My reading of the US Federal wiretap laws seems to indicate that this is ok
if one of the
following conditions exists:
1. The enterprise/carrier posts a notice that all SSL connections are
subject to inspection.
2. The enterprise/carrier notifies one or both parties of the SSL
connection that inspection
is taking place.
3. The enterprise/carrier examines the SSL to prevent
DoS/DDoS/Worm/Phishing attacks
or to do QoS (load balancing, bandwidth shaping, etc).

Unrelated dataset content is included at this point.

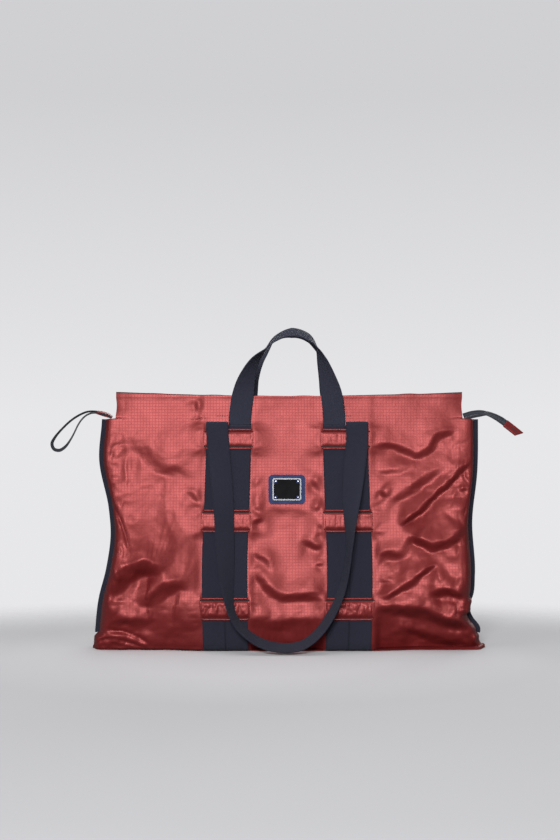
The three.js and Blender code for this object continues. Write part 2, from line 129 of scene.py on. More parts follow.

I don't think wire fraud laws are involved, even though a properly signed
yet fake X.509
PKI certificate is sent to the browser by the MITM enterprise/carrier
pretending to be
the destination site in order to extract the encryption keys used to
encrypt the
SSL connection.
Any lawyers out there who would know how to interpret US federal law regarding
this area? (European/Japan, or other rule-of-law type countries are of
interest too.)
Thanks,
- Alex
--
Alex Alten
[EMAIL PROTECTED]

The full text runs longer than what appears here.